Monday, April 28, 2003 : Later

Posted by Mandy at 4:54 PM

Wednesday, January 23, 2008

So long ago I remember a time when people payed attention. When I wasn't one of the blurred backdrop. now I look back and I remember that it's always been this way. Bust your ass and people kick it harder. It's all about you, and never about me. doesn't matter who it is. I wish one day something could be about me. Is that selfish. to want back what i give out. to need people. to be alone, and hate it daily. A strong front is always affected, but never really achieved. You've seen my insides, and you pissed in them. You make me want to cry. When will i have someone who wants nothing from me but my presence. A life never known haunts me and the world collapses. and I'm hurt. So frightfully unimportant. Who would miss me. Famliy yes..... but anyone else? no. I'm all alone in a world so big It scares me and Even with love I'm still not ready. not ready to be the right person. not ready to be what you want. not ready to be accepted. That bullshit. I'm never going to be becasue I'm to fucking different. Must be nice to have people that love you. I wouldn't know. And I cry. For the lost ones that never were and the found ones that will never be. So i cry. And you'll never know. Cause your all so wrapped up in your tiny little problems that can never be seen. not really. Who knows me? Who knows what I'm really like.
I will die and the world will forget. Cause you left so long ago and there is no one to tell them who I am, and I'll never recover from that. Cause I'm always left behind. Why didn't you take me with you. Cause now I cry. And I miss you. More than even I can imagine. My wings are folded away till the day when I can spread them, work out the cramps and fly away, like the girl in the video. I will. one day.

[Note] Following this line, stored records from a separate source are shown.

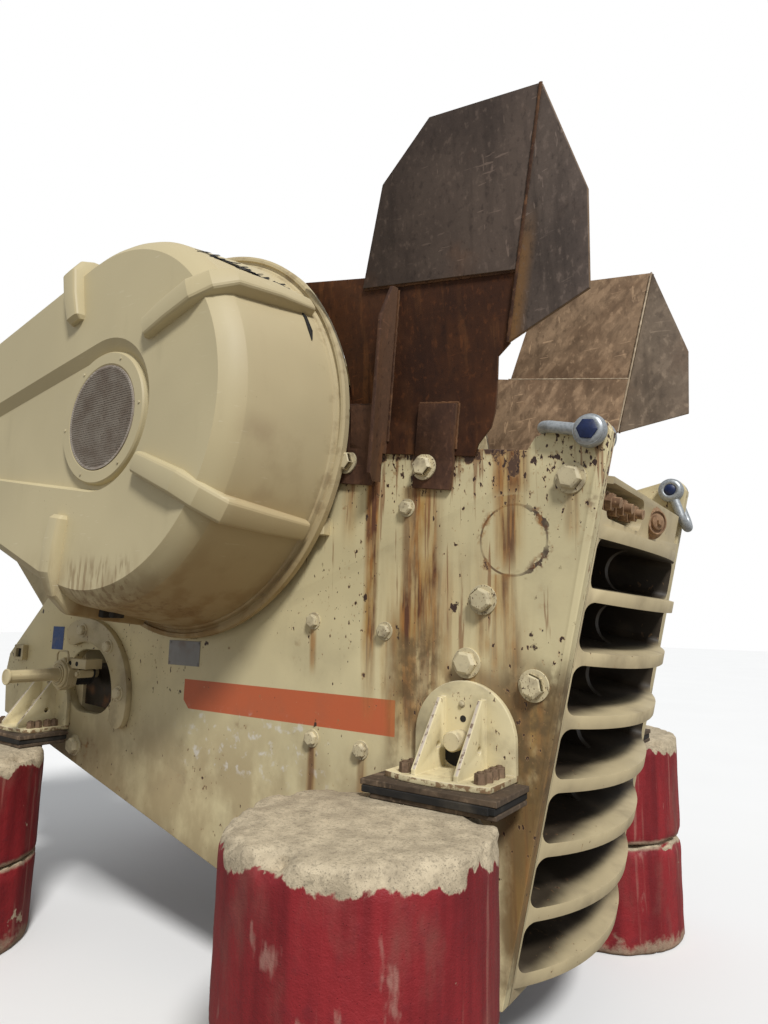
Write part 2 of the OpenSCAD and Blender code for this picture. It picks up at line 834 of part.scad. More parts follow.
// Shackle round the lug, its bow pointing along +X of its own frame
module bow() {
    difference() {
        union() {
            for (s = [-1, 1]) {
                translate([0, s * arm_y, 0]) rotate([0, 90, 0])
                    cylinder(h = bow_len - arm_y, r = bar_r);
                translate([0, s * arm_y + eye_t / 2, 0]) rotate([90, 0, 0])
                    cylinder(h = eye_t, r = eye_r);
            }
            translate([bow_len - arm_y, 0, 0]) rotate([0, 0, -90])
                rotate_extrude(angle = 180) translate([arm_y, 0]) circle(r = bar_r);
        }
        translate([0, 200, 0]) rotate([90, 0, 0]) cylinder(h = 400, r = pin_r + 0.1);
    }
}

head_t = 20;

module shackle_pin() {
    round_bar(0, 0, -eye_y - eye_t, eye_y + eye_t, pin_r);
    round_bar(0, 0, -eye_y - eye_t - head_t, -eye_y - eye_t, 45);
    round_bar(0, 0, eye_y + eye_t, eye_y + eye_t + head_t, 45);
}

module at_lug(side, angle) {
    from_shaft() translate([pin_x, side * (half_w - plate_t / 2), pin_z])
        rotate([0, angle, 0]) children();
}

module near_shackle_bow() { color("#b9bcbb") at_lug(-1, 180 + near_rest) bow(); }
module near_shackle_pin() { color("#2f4f8f") at_lug(-1, 0) shackle_pin(); }
module far_shackle_bow() { color("#b9bcbb") at_lug(1, 90 - far_rest) bow(); }
module far_shackle_pin() { color("#2f4f8f") at_lug(1, 0) shackle_pin(); }

near_side_plate();
far_side_plate();
front_frame();
rear_frame();
fixed_jaw_die();
moving_jaw_die();
pitman();
cheek_plates();
eccentric_shaft();
bearing_housings();
near_flywheel();
far_flywheel();
drive_guard();
far_guard();
guard_grilles();
guard_brackets();
motor();
motor_pulley();
drive_belts();
motor_base();
motor_brackets();
near_chute_wall();
near_chute_wing();
near_chute_front_wing();
near_chute_bars();
far_chute_wall();
far_chute_wing();
far_chute_front_wing();
far_chute_bars();
front_feet();
rear_feet();
foot_pads();
upper_drums();
lower_drums();
toggle_plate();
adjusting_wedge();
tension_rod();
tension_spring();
adjuster_flanges();
adjuster_cylinders();
jaw_clamp_bosses();
near_shackle_bow();
near_shackle_pin();
far_shackle_bow();
far_shackle_pin();
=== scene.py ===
"""Dressing of a single-toggle jaw crusher that stands on painted concrete drums."""
import logging
import math
import random
from dataclasses import dataclass
from enum import Enum
from functools import reduce
from typing import Callable, Iterable, Mapping, Optional, Protocol, Sequence, Union

import bmesh
import bpy
from bmesh.types import BMesh, BMVert
from bpy.types import Material
from mathutils import Matrix, Vector, noise


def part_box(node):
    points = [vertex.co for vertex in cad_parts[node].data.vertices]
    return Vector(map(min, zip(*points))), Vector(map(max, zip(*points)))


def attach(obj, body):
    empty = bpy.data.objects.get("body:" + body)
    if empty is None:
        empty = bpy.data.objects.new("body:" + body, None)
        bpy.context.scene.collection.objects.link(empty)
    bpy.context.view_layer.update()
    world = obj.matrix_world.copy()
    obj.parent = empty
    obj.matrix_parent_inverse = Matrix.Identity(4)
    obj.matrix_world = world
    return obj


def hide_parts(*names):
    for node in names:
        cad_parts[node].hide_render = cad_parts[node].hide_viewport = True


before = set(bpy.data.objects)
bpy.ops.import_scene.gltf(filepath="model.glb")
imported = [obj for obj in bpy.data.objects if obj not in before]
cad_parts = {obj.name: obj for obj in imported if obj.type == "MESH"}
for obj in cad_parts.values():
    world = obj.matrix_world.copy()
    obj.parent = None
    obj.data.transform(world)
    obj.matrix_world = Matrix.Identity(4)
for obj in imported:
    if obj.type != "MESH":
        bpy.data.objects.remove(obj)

log = logging.getLogger("jaw_crusher")

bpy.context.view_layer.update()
SHAFT_X = (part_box("eccentric_shaft")[0].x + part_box("eccentric_shaft")[1].x) / 2
SHAFT_Z = 2.905
Point = tuple[float, float, float]
Flat = tuple[float, float]
Colour = tuple[float, float, float]
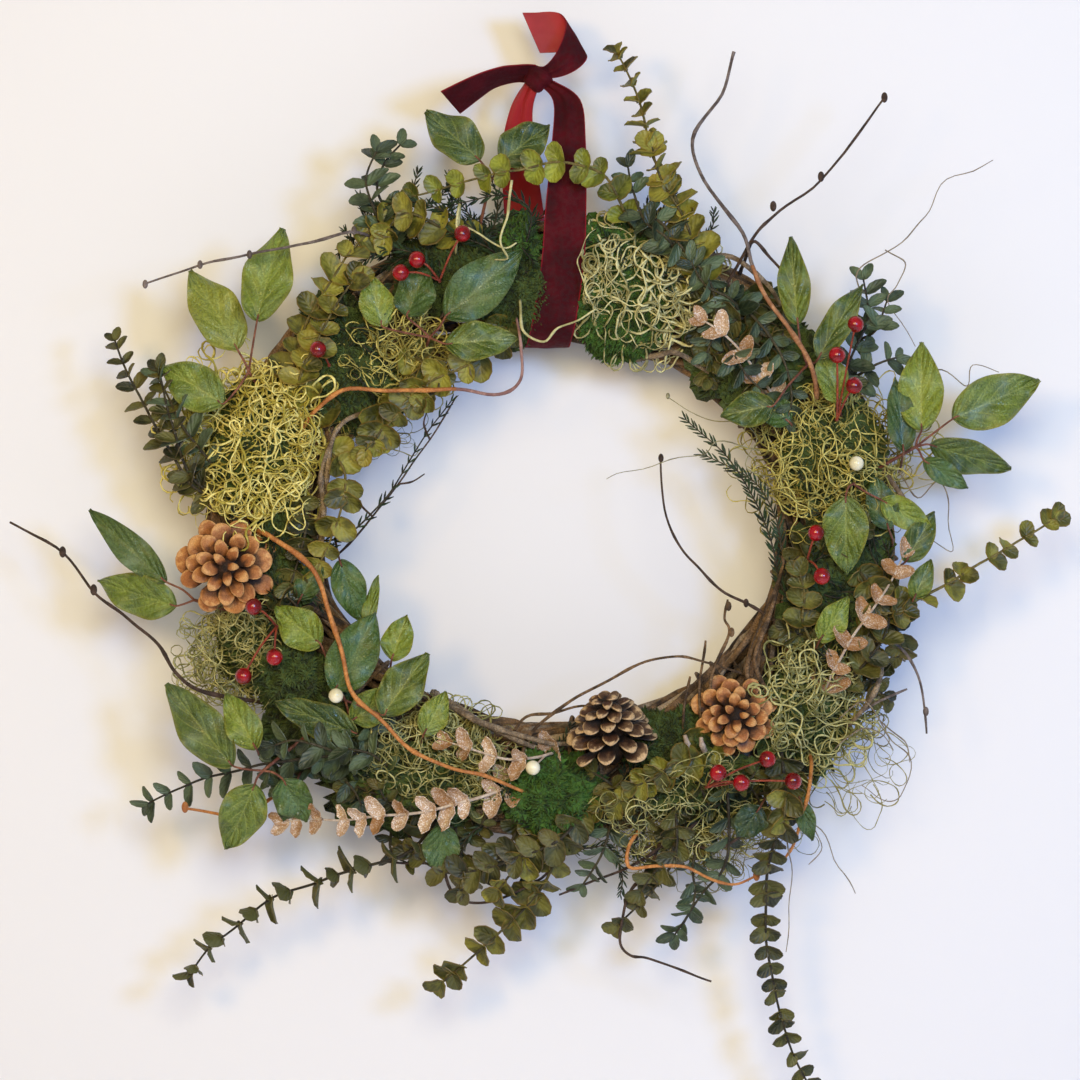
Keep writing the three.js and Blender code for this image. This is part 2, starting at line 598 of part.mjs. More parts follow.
// A cone: a slim core on a stalk, with scales set round it by the golden angle
function pineCone(cone) {
  const base = place(cone.base);
  const axis = new THREE.Vector3(cone.tilt[0], -1, cone.tilt[1]).normalize();
  const side = new THREE.Vector3(0, 0, 1).cross(axis).normalize();
  const top = axis.clone().cross(side);
  const draw = dice(cone.seed);
  const core = new THREE.SphereGeometry(1, 6, 4);
  core.rotateX(Math.PI / 2);
  const coreHalf = cone.half * CONE_CORE.half;
  const coreHeight = cone.height * CONE_CORE.height;
  core.scale(coreHalf, coreHeight, coreHalf);
  core.applyMatrix4(new THREE.Matrix4().makeBasis(side, axis.clone().negate(), top));
  const middle = base.clone().addScaledVector(axis, coreHeight);
  core.translate(middle.x, middle.y, middle.z);
  const scales = Array.from({ length: SCALES }, (_, i) => {
    const rise = i / SCALES;
    const angle = i * GOLDEN_ANGLE;
    const outward = side.clone().multiplyScalar(Math.cos(angle)).addScaledVector(top, Math.sin(angle));
    const slope = SCALE_SLOPE.base + SCALE_SLOPE.change * rise;
    const way = outward.clone().multiplyScalar(Math.cos(slope)).addScaledVector(axis, Math.sin(slope));
    const up = cone.height * (SCALE_FOOT.base + SCALE_FOOT.change * rise);
    const foot = base.clone().addScaledVector(axis, up);
    foot.addScaledVector(outward, cone.half * SCALE_FOOT.off * (1 - rise));
    const length = cone.half * (SCALE_LENGTH.base + SCALE_LENGTH.change * rise) * draw(...SCALE_SIZE);
    const tip = foot.clone().addScaledVector(way, length);
    const normal = axis.clone().multiplyScalar(Math.cos(slope)).addScaledVector(outward, -Math.sin(slope));
    const width = cone.half * (SCALE_WIDTH.base + SCALE_WIDTH.change * rise);
    return blade(foot, tip, width, normal, SCALE_FORM, GAP);
  });
  return wholeBody(joined([toSolid(core), coneStalk(cone), ...scales]));
}

function coneStalk(cone, grow = 0) {
  const top = place(cone.base).addScaledVector(FRONT, CONE_STALK.up);
  const foot = place(cone.base).addScaledVector(FRONT, -CONE_STALK.down - grow);
  return stick([top, foot], CONE_STALK.radius, 4, grow);
}

function ball(centre, radius) {
  const sphere = new THREE.SphereGeometry(radius, 6, 4);
  sphere.translate(centre.x, centre.y, centre.z);
  return toSolid(sphere);
}

// Berries on wires that part from one stalk, which leaves the ring straight forward
function berryPick(pick) {
  const fork = place([pick.root[0], pick.root[1], pick.fork]);
  const parts = pick.berries.flatMap((spot) => {
    const centre = place(spot);
    return [ball(centre, BERRY_RADIUS), stick([fork, centre], WIRE_RADIUS, 3)];
  });
  return joined([berryStalk(pick), ...parts]);
}

function berryStalk(pick, grow = 0) {
  const fork = place([pick.root[0], pick.root[1], pick.fork]);
  return stick([place(pick.root), fork], STALK_RADIUS, 3, grow);
}

// Stems are tried at their own depth first, then a little further out or in
const STEM_TRIES = [0, 2.5, 5, -2.5, 7.5, -4, 10, 12.5];

// A stem rises straight out of the ring before it turns along its route
function stemPoints(route, shift) {
  const root = place(route[0]);
  const rise = place(route[0]);
  rise.y = -ringSkin(root) - RISE;
  const rest = route.slice(1).map((spot) => place(spot).addScaledVector(FRONT, shift));
  return [root, rise, ...rest];
}

function clearStick(name, route, radius, sides) {
  const shift = STEM_TRIES.find((option) => (
    isClear(name, stick(stemPoints(route, option), radius, sides, GAP))
  )) ?? 0;
  const points = stemPoints(route, shift);
  return {
    points,
    solid: stick(points, radius, sides),
    fat: stick(points, radius, sides, GAP),
    hole: stick(points.slice(0, 2), radius, sides, HOLE_GAP),
  };
}

// The place and the heading a share of the way along a line of points
function along(points, share) {
  const lengths = points.slice(1).map((point, i) => point.distanceTo(points[i]));
  let rest = share * lengths.reduce((sum, length) => sum + length);
  let i = 0;
  while (i < lengths.length - 1 && rest > lengths[i]) {
    rest -= lengths[i];
    i += 1;
  }
  const run = points[i + 1].clone().sub(points[i]).normalize();
  return { foot: points[i].clone().addScaledVector(run, rest), run };
}

// Leaves in opposite pairs, each pair turned a quarter round from the last
const FIRST_PAIR = 0.12;
const LEAF_TRIES = [[0, 1], [0.45, 1], [-0.45, 1], [0.8, 0.9], [-0.8, 0.9], [0.3, 0.7]];

function stemLeaves(name, spray, points, seedShift) {
  const draw = dice(spray.seed + seedShift);
  const [long, wide] = spray.leaf.map((size) => size * STEP);
  const leaves = [];
  for (let pair = 0; pair < spray.pairs; pair += 1) {
    const share = FIRST_PAIR + ((1 - FIRST_PAIR) * (pair + PAIR_PLACE)) / spray.pairs;
    const { foot, run } = along(points, Math.min(share, LAST_LEAF));
    const front = FRONT.clone().addScaledVector(run, -FRONT.dot(run)).normalize();
    const side = run.clone().cross(front);
    const quarter = (pair % 2) * (1 - spray.face) * QUARTER_TURN;
    const size = 1 - LEAF_TAPER * share;
    [1, -1].forEach((hand) => {
      const turn = quarter + draw(-LEAF_TURN, LEAF_TURN);
      const scale = size * draw(...LEAF_SIZE);
      const lean = draw(...LEAF_LEAN);
      const build = ([tilt, shrink], grow) => {
        const angle = turn * hand + tilt;
        const way = side.clone().multiplyScalar(hand * Math.cos(angle));
        way.addScaledVector(front, Math.sin(angle)).addScaledVector(run, lean).normalize();
        const normal = run.clone().multiplyScalar(1 - spray.face).addScaledVector(FRONT, spray.face);
        const tip = foot.clone().addScaledVector(way, long * scale * shrink);
        return blade(foot, tip, wide * scale * shrink, normal, spray.form, grow);
      };
      const leaf = firstClear(name, LEAF_TRIES, build, leaves.slice(0, 2 * pair));
      leaves.push(leaf);
    });
  }
  return leaves.filter((leaf) => leaf !== null);
}

// Salal leaves are tried as they lie, then lifted or let down
const SALAL_TRIES = [0, 4, 8, -4, 12, 16, -8];

function salalLeaves(name, spray, junction) {
  return spray.leaves.map(([base, tip, width]) => {
    const build = (lift, grow) => {
      const foot = place([base[0], base[1], base[2] + lift * SALAL_FOLLOW]);
      const end = place([tip[0], tip[1], tip[2] + lift]);
      const way = end.clone().sub(foot).normalize();
      const heel = foot.clone().addScaledVector(way, SALAL_STALK.heel);
      const heading = heel.clone().sub(junction).normalize();
      const start = junction.clone().addScaledVector(heading, -SALAL_STALK.tuck);
      const stalk = stick([start, heel], SALAL_STALK.radius, 3, grow);
      return blade(foot, end, width * STEP, FRONT, OVATE, grow).add(stalk);
    };
    return firstClear(name, SALAL_TRIES, build);
  }).filter((leaf) => leaf !== null);
}

// Moss lies on the vines: its underside follows them and its top is broken into lumps
function mossBed(bed) {
  const draw = dice(bed.seed);
  const dome = new THREE.SphereGeometry(1, 7, 4);
  dome.rotateX(Math.PI / 2);
  const skin = mergeVertices(new THREE.BufferGeometry().setAttribute('position', dome.attributes.position)
    .setIndex(dome.index), WELD);
  const spots = skin.attributes.position;
  for (let i = 0; i < spots.count; i += 1) {
    const lump = draw(...MOSS_LUMPS.spread);
    const x = bed.at[0] + spots.getX(i) * bed.half[0] * lump;
    const y = bed.at[1] - spots.getY(i) * bed.half[1] * lump;
    const rise = (spots.getZ(i) + 1) / 2;
    const point = place([x, y, 0]);
    const height = rise * bed.height * draw(...MOSS_LUMPS.rise);
    point.y = -(ringSkin(point) + MOSS_CLEAR - bed.sink + height);
    spots.setXYZ(i, point.x, point.y, point.z);
  }
  return toSolid(skin);
}

// A curl of moss rises from the bed and dips back, a tuft stays up. Each is tried high, then lower
const CURL_TRIES = [0, -3];

function mossCurls(name, bed) {
  const draw = dice(bed.seed + 100);
  const curly = bed.strands > 0;
  const form = curly ? CURL : TUFT;
  const count = curly ? bed.strands : TUFT.count;
  const curls = Array.from({ length: count }, () => {
    const angle = draw(0, 2 * Math.PI);
    const reach = Math.sqrt(draw(...CURL_REACH));
    const x = bed.at[0] + reach * bed.half[0] * Math.cos(angle);
    const y = bed.at[1] + reach * bed.half[1] * Math.sin(angle);
    const foot = place([x, y, 0]);
    foot.y = -(ringSkin(foot) + bed.height * CURL_SINK);
    const heading = draw(0, 2 * Math.PI);
    const span = draw(...form.span);
    const height = draw(...form.height);
    const run = new THREE.Vector3(Math.cos(heading), 0, Math.sin(heading)).multiplyScalar(span);
    const top = foot.clone().addScaledVector(run, 0.5).addScaledVector(FRONT, height);
    const end = foot.clone().add(run);
    end.y = curly ? -(ringSkin(end) + bed.height * CURL_SINK) : top.y - TUFT.droop;
    const build = (lift, grow) => {
      const crest = top.clone().addScaledVector(FRONT, lift);
      return stick([foot, crest, end], form.radius, 3, grow);
    };
    return firstClear(name, CURL_TRIES, build);
  });
  return curls.filter((curl) => curl !== null);
}

// The making, from the ring outwards
const pieces = new Map();

function keep(name, colour, solids) {
  pieces.set(name, { colour, solids });
  solids.forEach((solid) => remember(name, solid));
}

const ring = grapevineRing();
const ringRoom = grapevineRing(GAP);
const holes = [];
keep('velvet_ribbon', 'velvet', [velvetRibbon()]);

Object.entries(CONES).forEach(([name, cone]) => {
  keep(name, 'cone', [pineCone(cone)]);
  holes.push(coneStalk(cone, GAP));
});

Object.entries(BERRY_PICKS).forEach(([name, pick]) => {
  keep(name, 'berry', [berryPick(pick)]);
  holes.push(berryStalk(pick, GAP));
});

const stems = new Map();
const paths = [];
Object.entries(TWIGS).forEach(([name, twig]) => {
  const { solid, fat } = clearStick(name, twig.route, twig.radius, 4);
  keep(name, 'twig', [solid]);
  holes.push(fat);
});

Object.entries(LEAFY_STEMS).forEach(([name, spray]) => {
  const made = spray.routes.map((route) => clearStick(name, route, STEM_RADIUS, 3));
  stems.set(name, made);
  const extra = [];
  if (spray.pearl) {
    const centre = place(spray.pearl);
    const tie = made[0].points[2];
    extra.push(ball(centre, PEARL_RADIUS), stick([tie, centre], WIRE_RADIUS, 3));
  }
  keep(name, spray.colour, [...made.map((stem) => stem.solid), ...extra]);
  made.forEach((stem) => {
    holes.push(stem.hole);
    paths.push(stem.fat);
  });
});

Object.entries(SALAL_SPRAYS).forEach(([name, spray]) => {
  const stem = clearStick(name, [spray.root, spray.junction], STEM_RADIUS, 3);
  stems.set(name, [stem]);
  keep(name, 'salal', [stem.solid]);
  holes.push(stem.hole);
  paths.push(stem.fat);
});

function cutBy(body, tools) {
  return wholeBody(tools.reduce((rest, tool) => (
    rest.intersect(tool).isEmpty() ? rest : rest.subtract(tool)
  ), body));
}

Object.entries(MOSS).forEach(([name, bed]) => {
  const colour = name.startsWith('curly') ? 'curly' : 'sheet';
  keep(name, colour, [cutBy(mossBed(bed), [...holes, ...paths, ringRoom])]);
});

remember('grapevine_ring', ring);

Object.entries(SALAL_SPRAYS).forEach(([name, spray]) => {
  const [stem] = stems.get(name);
  const leaves = salalLeaves(name, spray, stem.points[2]);
  keep(name, 'salal', [...pieces.get(name).solids, ...leaves]);
});

Object.entries(LEAFY_STEMS).forEach(([name, spray]) => {
  const leaves = stems.get(name).flatMap((stem, i) => stemLeaves(name, spray, stem.points, 1000 * i));
  keep(name, spray.colour, [...pieces.get(name).solids, ...leaves]);
});

Object.entries(MOSS).forEach(([name, bed]) => {
  const { colour, solids } = pieces.get(name);
  keep(name, colour, [...solids, ...mossCurls(name, bed)]);
});

pieces.set('grapevine_ring', { colour: 'grapevine', solids: [cutBy(ring, holes)] });

const wreath = new THREE.Group();
pieces.forEach(({ colour, solids }, name) => {
  const finish = new THREE.MeshStandardMaterial({ metalness: 0, ...COLOURS[colour] });
  const mesh = new THREE.Mesh(toGeometry(tidy(joined(solids))), finish);
  mesh.name = name;
  wreath.add(mesh);
});

export default wreath;
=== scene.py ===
"""A hanging wreath of preserved eucalyptus, salal, cedar, moss, pine cones and berries on a vine ring.

Every piece is modelled in metres in the wreath's own frame: +Z is up, the wreath faces -Y, and the
origin is the top of the ribbon loop. The front is laid out on a grid of steps, x to the right and y down,
and a spot on it is (x, y, out), with out the distance in millimetres in front of the ring's own plane.
"""

import logging
import math
from collections.abc import Callable, Iterable, Sequence
from dataclasses import dataclass
from enum import Enum

import bmesh
import bpy
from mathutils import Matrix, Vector, noise


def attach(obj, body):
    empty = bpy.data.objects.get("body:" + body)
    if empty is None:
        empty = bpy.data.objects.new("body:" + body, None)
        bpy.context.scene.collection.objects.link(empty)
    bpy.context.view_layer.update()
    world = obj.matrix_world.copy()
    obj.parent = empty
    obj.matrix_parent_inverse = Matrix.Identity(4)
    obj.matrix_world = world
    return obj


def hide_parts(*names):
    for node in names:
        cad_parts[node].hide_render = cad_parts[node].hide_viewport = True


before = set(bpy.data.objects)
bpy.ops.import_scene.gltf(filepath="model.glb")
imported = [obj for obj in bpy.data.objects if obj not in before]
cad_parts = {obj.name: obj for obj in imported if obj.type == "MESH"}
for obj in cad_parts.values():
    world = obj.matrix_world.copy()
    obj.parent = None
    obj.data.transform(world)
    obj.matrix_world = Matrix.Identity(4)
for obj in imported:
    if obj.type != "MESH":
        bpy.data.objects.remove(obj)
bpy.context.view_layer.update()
log = logging.getLogger("wreath")

MM = 0.001
RIBBON_WIDTH = 25 * MM
STEP = RIBBON_WIDTH / 44.6
LOOP_TOP = (541, 88)
FRONT = Vector((0, -1, 0))
UV_NAME = "leaf"
GOLDEN_ANGLE = math.pi * (3 - math.sqrt(5))
FULL_TURN = 2 * math.pi
WELD = 1e-6
PEARL_RADIUS = 4.1 * MM

Spot = tuple[float, float, float]
Range = tuple[float, float]
Socket = bpy.types.NodeSocket


def place(spot: Spot) -> Vector:
    """Turns a spot of the front's grid into a point in metres.

    Args:
        spot: x and y in steps, and the distance in front of the ring's plane in millimetres.

    Returns:
        The point in the wreath's frame.
    """
    x, y, out = spot
    return Vector(((x - LOOP_TOP[0]) * STEP, -out * MM, (LOOP_TOP[1] - y) * STEP))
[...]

And then they'll know how lucky they were. to have known me. But until then i cry. And cry. And cry tears that will never stop because you will never come back, and I will always be alone. I'm so full of words that pour out of me and it hurts my soul to think that no one will ever realize why i care. So thats me. wounded soul, folded wings and waiting for the day when I can be set free from all this pain, and then we'll be together and my life will have been worth it.